E’ successo un po’ come quando un tennista ha una palla-match, ma la spreca con un doppio fallo al servizio. A quel punto, l’avversario, inevitabilmente, lo rimonta e vince il tie-break”.
Il PD ha ottenuto un risultato eccellente, ma, a maggior ragione, è proprio il rilievo della sua performance, unita alla sconfitta, a dimostrare sperimentalmente – e non solo sul piano di analisi e deduzioni teoriche – che il cosiddetto “campo largo” non ha respiro. Perde in Liguria, diversamente che in Sardegna, anche perché questa volta la partita si é risolta nella classica prova muscolare, giocata del tutto sul “ring” del sistema bipolare, mentre Alessandra Todde ha saputo creare un traino ed ha coinvolto, attraverso le liste civiche autentiche che hanno concorso al suo impegno, un coinvolgimento di strati della società civile che, ieri l’ altro, sono andati, invece, ancora una volta, ad ampliare l’ astensionismo.

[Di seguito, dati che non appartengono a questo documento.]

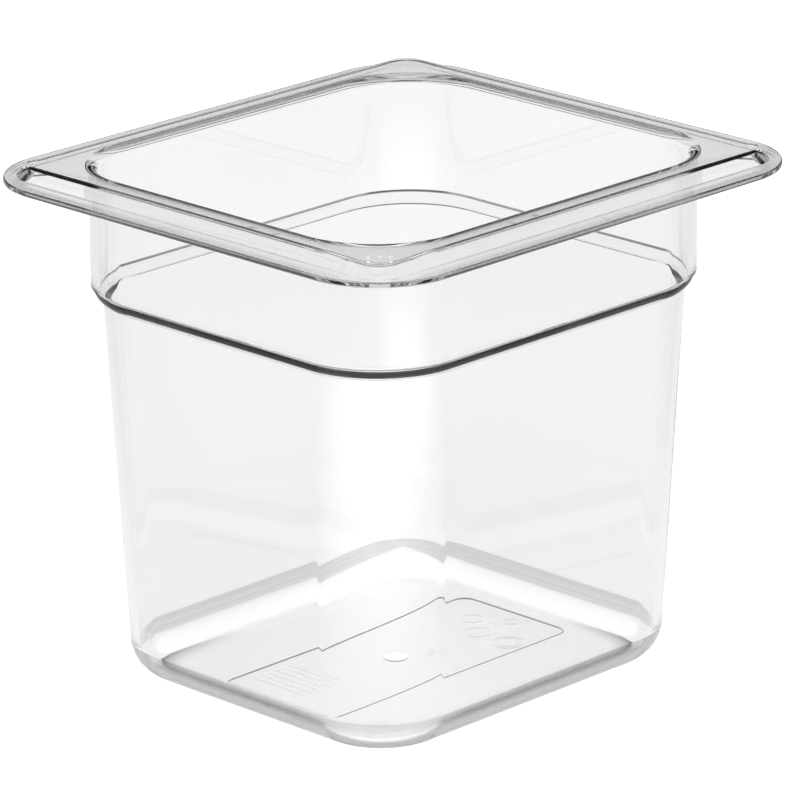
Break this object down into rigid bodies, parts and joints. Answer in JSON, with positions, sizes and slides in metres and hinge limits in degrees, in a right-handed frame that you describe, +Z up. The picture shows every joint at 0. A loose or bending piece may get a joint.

Per di più in Liguria non era praticabile quel voto disgiunto che in Sardegna ha “elasticizzato” il sistema, almeno quel po’ che l’ ha sottratto alla logica pregiudiziale di una polarizzazione algida e cieca. Il Movimento 5 Stelle lascia sul campo decine e decine di migliaia di voti, benché giocasse in casa (del fondatore ), senonché era investito da una crisi societaria che, in un certo senso, si e’ risolta non giubilando il “mister”, ma mandando a casa il padrone, come non succede neppure nella più scalcagnata squadra.
Sull’ altro fronte, Forza Italia questa volta soccombe alla Lega nella gara dei secondi, ma soprattutto va osservato con attenzione il risultato di Fratelli d’Italia che perde per strada quasi dodici punti, nel giro di pochi mesi. I suoi dirigenti locali imputano un calo cosi’ netto alla presenza di liste civiche – o meglio di “supporto tattico” – che però significativamente hanno drenato voti esclusivamente dal partito di Giorgia Meloni ed, in nessun modo, da Lega e da FI. Un po’ come se sia stato messo in luce il torsolo strutturato del voto di appartenenza di FdI, che non è poca cosa, ma pur sempre la metà o quasi del consenso complessivo.

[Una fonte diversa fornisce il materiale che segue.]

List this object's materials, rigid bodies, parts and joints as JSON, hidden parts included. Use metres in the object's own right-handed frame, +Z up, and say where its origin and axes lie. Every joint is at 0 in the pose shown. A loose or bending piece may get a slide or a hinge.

Ci sono, insomma, tratti o sia pure lievi increspature nel comportamento elettorale dei liguri che non vanno trascurate. Nulla di drammatico, eppure sottili segnali sismici che potrebbero essere interpretati come sciame di leggeri sommovimenti del suolo che precedono un piu’ vasto movimento tellurico.
Restano in campo due questioni tutt’altro che da sottovalutare. Un astensionismo galoppante ed inarrestabile che rischia letteralmente di prosciugare le fonti della nostra vita democratica ed, in ogni caso, già la impoverisce al punto di materne in discussione l’effettiva aderenza al vero “sentimento” degli italiani. E, in secondo luogo, quella che possiamo chiamare “questione settentrionale”. Che tutte le Regioni del Nord, cioè le più vitali per lo sviluppo del Paese, siano governate dalla destra – soprattutto a fronte dell’ “autonomia differenziata” – non è problema di poco conto ed andrebbe messo a tema di una analisi approfondita.